Self-tandem catalysis of fast Mg2+ desolvation and sulfur conversions for ultrahigh-performance Mg–S batteries via serially-assembled atomic reactors

Abstract

Rechargeable magnesium–sulfur (Mg–S) batteries are famous for their high volumetric energy density and much improved safety without possible dendrite formation. However, the performances of Mg–S batteries are severely hindered by the sluggish and dissatisfactory electrochemical kinetics of interfacial Mg²⁺ desolvation and successive sulfur species conversions. Herein, a self-tandem catalysis for achieving fast Mg²⁺ desolvation and sulfur conversions is pioneered and the serially-assembled train-like atomic reactors of zinc atomic catalysts employed in long-conductive nitrogen-doped nanocarbons are designed (STAR@LCNC), serving as electrochemical kinetic promotors.

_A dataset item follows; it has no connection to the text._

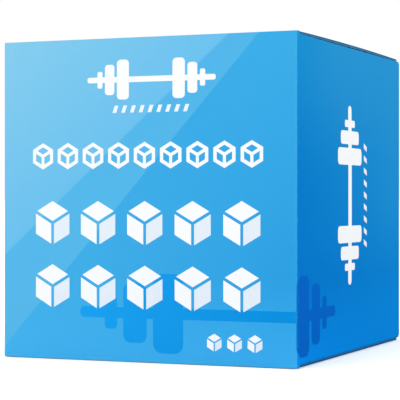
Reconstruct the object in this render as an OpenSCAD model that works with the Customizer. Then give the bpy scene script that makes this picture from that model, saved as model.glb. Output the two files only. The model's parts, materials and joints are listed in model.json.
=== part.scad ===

Benefitting from these, the STAR@LCNC provides the capability in propelling dissociation kinetics of bridged MgCl(THF)_x⁺ to form more Mg²⁺, and then guarantees high-speed electron exchange and highly active catalytic capability in catalyzing sulfur species at the interface, as thoroughly demonstrated from experimental and in situ spectroscopical characterizations i.e. sum frequency generation spectroscopy to theoretical calculations. The so-fabricated sulfur cathode with STAR@LCNC delivers a long lifespan (400 cycles at 0.5C) and the highest rate performance (612 mA h g⁻¹ at 2C) in the Mg–S battery systems reported so far. Also, the high sulfur loading cathode (4 mg cm⁻²) is capable of stabilizing at 2.92 mA h cm⁻² for 50 cycles, indicating a bright future for tandem catalysis in practical batteries.